While searching for an easy to use Font Creator and Media Conversion application, I came across two Free Online sites that are easy to use, constantly provide excellent results and best of all THEY ARE FREE!! 

FONT CREATION: The first site: http://www.yourfonts.com/. offers a Font Template .pdf download that was designed for people who want to use their own handwriting as a font. You simply fill out the .pdf, scan it and upload it for conversion into a .ttf file.

However if you're a savvy Photoshop or Illustrator user it won't take you long to figure out how easily that same template can be used to convert your image files into fonts. 
It's this easy: First convert the .pdf "Your Fonts Template" into an image file (.png seems to work the best). Then convert your original image file into .png files with transparent backgrounds. You can also use the 'Export transparent file' option in Photoshop. Then it's a simple drag and drop onto the "Your Font Template" image, and a quick resize to make sure it fits correctly the corresponding "letter box". When you are finished make sure you flatten the image and save it as a 300 dpi .gif, .jpg or .png. 
Your almost done! Upload the newly created Your Font Template image file at http://www.yourfonts.com/ and in less than 5 minutes your images will be converted into .ttf files ready to be download and install. IT REALLY WORKS!

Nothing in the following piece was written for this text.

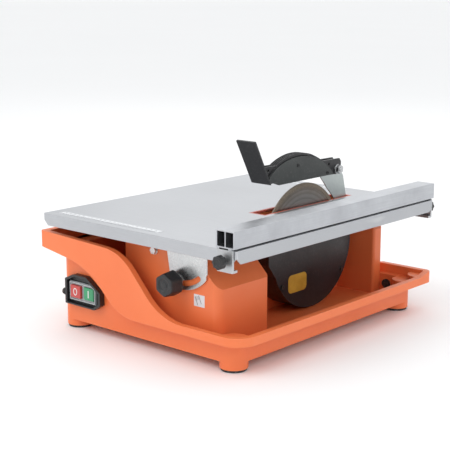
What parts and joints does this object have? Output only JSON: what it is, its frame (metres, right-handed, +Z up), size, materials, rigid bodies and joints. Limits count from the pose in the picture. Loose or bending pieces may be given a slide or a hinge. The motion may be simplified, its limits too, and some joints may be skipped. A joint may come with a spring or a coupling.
{
  "type": "tile cutter",
  "caption": "Bench wet tile cutter with a moulded water tray, a tilting steel table, a guarded diamond blade and a sliding fence.",
  "frame": {"origin": "on the bench, under the centre of the bounding box and of the tray", "axes": "+Z up, +Y the feed direction away from the operator, +X to the right of the operator, across the blade"},
  "size_m": [0.422, 0.5438, 0.3075],
  "materials": {
    "orange_plastic": "fine moulded texture",
    "zinc": "bright zinc plate",
    "black_rubber": "matt",
    "grey_rubber": "matt",
    "black_plastic": "fine moulded texture",
    "guard_plastic": "fine moulded texture",
    "switch_grey": "satin",
    "red_plastic": "satin",
    "green_plastic": "satin",
    "cast_aluminium": "die cast",
    "bearing_steel": "ground",
    "dark_steel": "lacquered laminations",
    "capacitor_grey": "satin",
    "blade_steel": "circular ground finish",
    "diamond_grit": "sintered diamond rim",
    "gold_label": "printed label",
    "knife_steel": "plain sheet",
    "table_steel": "brushed sheet",
    "red_insert": "moulded",
    "white_scale": "printed strip",
    "fence_aluminium": "extruded, anodised"
  },
  "bodies": {
    "base": {"base_tray": "orange_plastic", "motor_cover": "orange_plastic", "motor_cover_screws": "zinc", "rubber_feet": "black_rubber", "foot_screws": "zinc", "rest_pads": "grey_rubber", "switch_housing": "black_plastic", "switch_plate": "switch_grey", "switch_body": "black_plastic", "cable_gland": "black_rubber", "motor_housing": "cast_aluminium", "motor_flange": "cast_aluminium", "motor_end_bell": "cast_aluminium", "motor_bearings": "bearing_steel", "stator": "dark_steel", "fan_cowl": "black_plastic", "motor_bolts": "zinc", "shaft_seal": "black_rubber", "capacitor": "capacitor_grey", "capacitor_clip": "black_plastic", "lower_guard_back": "black_plastic", "lower_guard_cover": "black_plastic", "lower_guard_screws": "dark_steel", "guard_badge": "gold_label", "riving_knife": "knife_steel", "knife_bracket": "zinc", "knife_screws": "zinc", "guard_pivot_bolt": "zinc", "guard_pivot_nut": "zinc", "hinge_pins": "zinc", "lock_stud": "zinc", "tilt_stop_screw": "zinc", "angle_scale": "white_scale"},
    "table": {"table_top": "table_steel", "slot_insert": "red_insert", "front_tilt_bracket": "zinc", "rear_tilt_bracket": "zinc", "bracket_rivets": "zinc", "scale_strips": "white_scale"},
    "spindle": {"rotor_shaft": "bearing_steel", "motor_fan": "black_plastic", "inner_flange": "bearing_steel", "outer_flange": "bearing_steel", "arbor_nut": "zinc", "blade_disc": "blade_steel", "blade_cutting_rim": "diamond_grit"},
    "guard": {"blade_guard": "black_plastic", "guard_cheek": "guard_plastic", "guard_cheek_screws": "black_plastic", "guard_visor": "black_plastic"},
    "fence": {"fence_rail": "fence_aluminium", "front_fence_clamp": "cast_aluminium", "rear_fence_clamp": "cast_aluminium"},
    "lock": {"lock_knob": "black_plastic", "lock_washer": "zinc"},
    "drain_plug": {"drain_plug": "black_rubber"},
    "stop_button": {"stop_button": "red_plastic"},
    "start_button": {"start_button": "green_plastic"},
    "front_clamp_screw": {"front_clamp_screw": "black_plastic"},
    "rear_clamp_screw": {"rear_clamp_screw": "black_plastic"}
  },
  "joints": [
    {"name": "table_tilt", "type": "hinge", "parent": "base", "child": "table", "pos_m": [0.07, 0, 0.169], "axis": [0, 1, 0], "range_deg": [0, 45]},
    {"name": "blade_spin", "type": "hinge", "parent": "base", "child": "spindle", "pos_m": [0.07, 0.07, 0.124], "axis": [1, 0, 0], "continuous": true},
    {"name": "guard_lift", "type": "hinge", "parent": "base", "child": "guard", "pos_m": [0.07, 0.154, 0.238], "axis": [-1, 0, 0], "range_deg": [0, 35]},
    {"name": "lock_knob_turn", "type": "hinge", "parent": "base", "child": "lock", "pos_m": [0.06269, -0.23, 0.11348], "axis": [0, -1, 0], "range_deg": [0, 360]},
    {"name": "fence_slide", "type": "slide", "parent": "table", "child": "fence", "axis": [-1, 0, 0], "range_m": [0, 0.085]},
    {"name": "front_clamp_turn", "type": "hinge", "parent": "fence", "child": "front_clamp_screw", "pos_m": [0.188, -0.26, 0.172], "axis": [0, -1, 0], "range_deg": [0, 360]},
    {"name": "rear_clamp_turn", "type": "hinge", "parent": "fence", "child": "rear_clamp_screw", "pos_m": [0.188, 0.26, 0.172], "axis": [0, 1, 0], "range_deg": [0, 360]},
    {"name": "stop_press", "type": "slide", "parent": "base", "child": "stop_button", "axis": [0, 1, 0], "range_m": [0, 0.004], "stiffness_N_per_m": 600},
    {"name": "start_press", "type": "slide", "parent": "base", "child": "start_button", "axis": [0, 1, 0], "range_m": [0, 0.004], "stiffness_N_per_m": 600},
    {"name": "drain_plug_pull", "type": "slide", "parent": "base", "child": "drain_plug", "axis": [0, 1, 0], "range_m": [0, 0.02]}
  ]
}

MEDIA CONVERSION: The second site is: http://media-convert.com/. Although the name "Media Convert" may sound like it's just for Images, Movies and Music, it's so much more! Text, Vector Graphics, Ring-tones, Data Files, File Compression, you name it. The site has built in output settings for each type of conversion, however it also allows you to tweak the output options to fit your needs. IT'S FOOL PROOF

So, before you spend hundreds of dollars on similar applications, I'd suggest giving these sites a closer look. After all wouldn't you rather spend your hard earned cash on a new iPhone 3G?!


----------



## Giaguara (Sep 30, 2008)

That sounds like a sales pitch.. 
What is your affiliation with either software?


----------



## SoCalMacMan (Sep 30, 2008)

No affiliation with either site!  I suppose I've spent so many years selling script ideas to studios, and doing press release, everything I write comes out sounding like a "sales pitch".  
-Robert


----------



## Giaguara (Sep 30, 2008)

A good sales pitch I guess, wouldn't mind hiring you 
Anyway, welcome to Mac OS X, Robert. 
I'll have a look on those applications, as a font making program never hurts. Was actually looking for one a while ago, so that will be nicely on time for creating some Xmas crafts.


----------